It's amazing what Worry will do to you. Even though statistically you know that a reason for worry really isn't likely to exist, you do anyway, especially when you are a mother and the worry concerns one of your offspring.
In my case, Worry caused me to stay in my house for four days straight; caused me not to sleep during those four days and caused me to cancel my much-looked-forward-to trip to California to hang out with knitting buddies for the weekend.
Yesterday, at the height of my Worry, I went a little mad. I scrubbed the oven and the dishwasher and made myself stop short of emptying and cleaning the refrigerator and the cupboards. When I entered my office/sewing room, however, I was unable to resist and I allowed Worry to take over . Some little sleep-deprived demon whispered to me that if I rearranged the whole room and organized it then I wouldn't worry so much.
So, as if the more I cleaned the more quickly I would hear from Randy, I madly moved heavy bookcases and rolltop desks and file cabinets, removing and replacing their contents and being grateful every time I lost control of something that it didn't crush my skull so that I would be found lifeless--but still worried-- under the crushing weight of a pile of programming and quilting books.

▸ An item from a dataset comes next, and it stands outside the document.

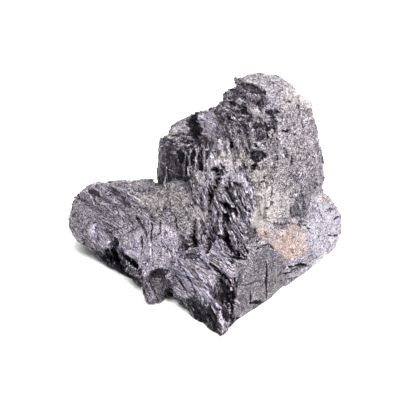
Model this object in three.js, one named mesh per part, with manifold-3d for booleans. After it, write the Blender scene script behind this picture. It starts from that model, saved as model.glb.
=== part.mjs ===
// A loose hand specimen of massive galena, the lead ore, standing on its flattest side.
//
// Units are millimetres, +Z is up, +X is to the right and -Y is the front.
// The specimen is one piece of ore: a tower at the right rear, a stepped shoulder beside it, a long
// low arm to the left, a prow that comes to a point at the front, and a cleaved wing at the right.
// Its main masses are convex chunks. Each is split into parallel cleavage sheets that stand out by
// different amounts, and crevices are cut into them. All of it is joined into one closed solid.
import * as THREE from "three";
import { ConvexGeometry } from "three/addons/geometries/ConvexGeometry.js";
import { mergeVertices } from "three/addons/utils/BufferGeometryUtils.js";
import Module from "manifold-3d";

const wasm = await Module();
wasm.setup();

// ---------------------------------------------------------------- driving dimensions
const TOWER_TOP = 71; // height of the plateau that caps the tower
const SHOULDER_TOP = 54; // height of the shoulder's back edge
const BLOCK_TOP = 43; // height of the square block at the left of the shoulder
const LEDGE_TOP = 24; // height of the weathered ledge at the tower's foot
const ARM_TOP = 22; // height of the arm's back edge
const FLOOR = 0; // the face that the specimen rests on
const SHEET_TILT = 0.16; // most that a cleavage sheet slopes against its mass, as rise over run
const SHEET_TWIST = 0.03; // most that a sheet turns from its set's direction, in radians
const SEAM = 1; // overlap of neighbouring sheets
const UNEVEN = 0.35; // most that a parting moves from its even place, as a share of a sheet's width
const REACH = 300; // longer than the whole specimen
const FINEST = 0.05; // details smaller than this are dropped
const GRAIN_SEED = 21; // seed of the sheets' random heights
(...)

I finally stopped, too exhausted to continue but happy that everything was in a good place. I sat down to eat my leftover pizza and there in my email was a message from my son, happy and safe in Amsterdam, headed to Israel, having already spent quality time in Spain and thinking of meeting us in Ireland. No bomb was going to ruin his summer in Europe.
Today, of course, I'm suffering for doing all that manual labor by myself. But Worry has left. I think I'll go knit some lace.
So glad to read he is okay...now go knit lace for a good, long, relaxing while!
Posted by: Kathleen on July 10, 2005 12:49 PMSo glad that Randy is safe and sound!
Sorry that you lost 4 days to worry... sounds like it was a bad taskmaster.
So glad that your head isn't flattened...
I think that re-arranging one's living space can be good for one's soul. When I return home from PA, I'm going to get into just that.
Now, if I could just find a real solution for my anxiety, I'd be getting somewhere
Posted by: Sravana on July 10, 2005 06:11 PMFlylady would be proud of you. I was praying for your son. I'm so thankful he is safe. I'm sorry you had to clean with such a burden.
See you Tuesday afterall?
Love you, Pat
Posted by: Pat on July 10, 2005 06:32 PMYay! Both for Randy's safety and for lace knitting :-)
Posted by: Jon on July 10, 2005 08:00 PMHappy he is safe. I've been in the same boat this week. My boy arrived on the last train before the bomb ignited. Heard from him within a few hours, but it was a long wait. He is also happily traipsing around Europe sans souci. Ah, the mental orientation of youth that imparts invincibility to worry.
Posted by: Pubah on July 11, 2005 04:34 AMyippee!
Posted by: vanessa on July 11, 2005 04:36 AMAll the news a mother could want. whew.
Posted by: Angela on July 11, 2005 10:40 AMSo glad to here your boy is safe and enjoy is trip through Europe. Now you can relax and enjoy your clean house with the Pup.
Posted by: Diane on July 11, 2005 09:43 PMI'm so very glad that Randy is safe. Whew! Now back to the knitting :-)
Posted by: Jen on July 12, 2005 09:58 AMOh good! Glad he is ok. And glad you didnt give yourself a hernia worrying about him!!